Another way to support a woman after having her baby would be offering to do some work around the house. During this transitional period some of the housework can be left to sit on the back-burner and an offer to help keep up while she is resting could be exactly what she is looking for. On the other hand, the thought of someone coming into their home to pick up may be uncomfortable to some women. Be sure to approach the topic gently and respect her choice if that is not something she is open to. A few chores she might find helpful could be:

  • Getting a load of laundry through

  • Emptying/loading the dishwasher

  • Cleaning up after a meal

  • Cleaning her bathroom

  • Vacuuming/sweeping

Finally something many women need postpartum is a listener. Going through this transition with a new baby can present many hurdles and it is important to let her feel heard.
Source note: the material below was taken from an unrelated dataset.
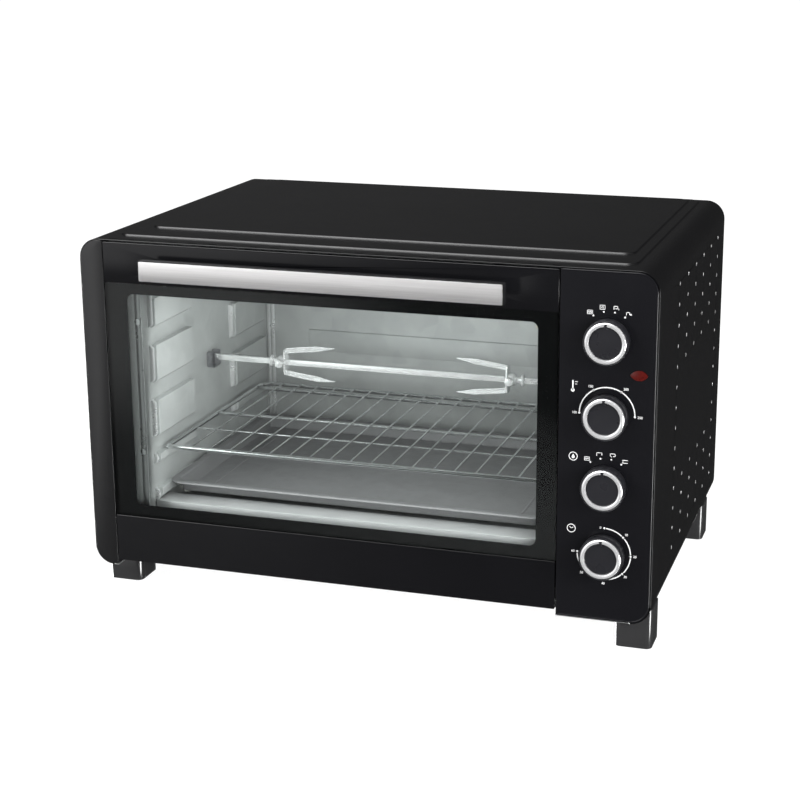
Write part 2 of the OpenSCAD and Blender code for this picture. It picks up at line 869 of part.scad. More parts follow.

Most times she is not looking for someone to solve a problem or explain why it is not a problem, she is looking for someone to hear the way she is feeling and validate her emotions. If you feel like she is looking for advise, ask. Ask her if she is looking for problem solving or if she just wants to be heard. Listening well is very important; let her know you hear how she is feeling and respect where she is coming from. Do your best to create a safe space for her to voice how she is feeling so that she knows she has someone who will listen free of judgement.

Providing food, offering help with housework, and being a good listener are the top 3 best ways to love a woman well as she navigates the change with a new addition to her family. With each method it is important to follow her lead and try to ask if there is anything specific she needs or would find helpful. What she wants/needs can change from day to day and it is vital to respect her wishes during this time and give her space if that is what she is asking for. Wanting time to bond with and get to know her new baby without extra company is completely normal. Keep in mind that each woman is different and has a varrying idea of what she wants postpartum to look like.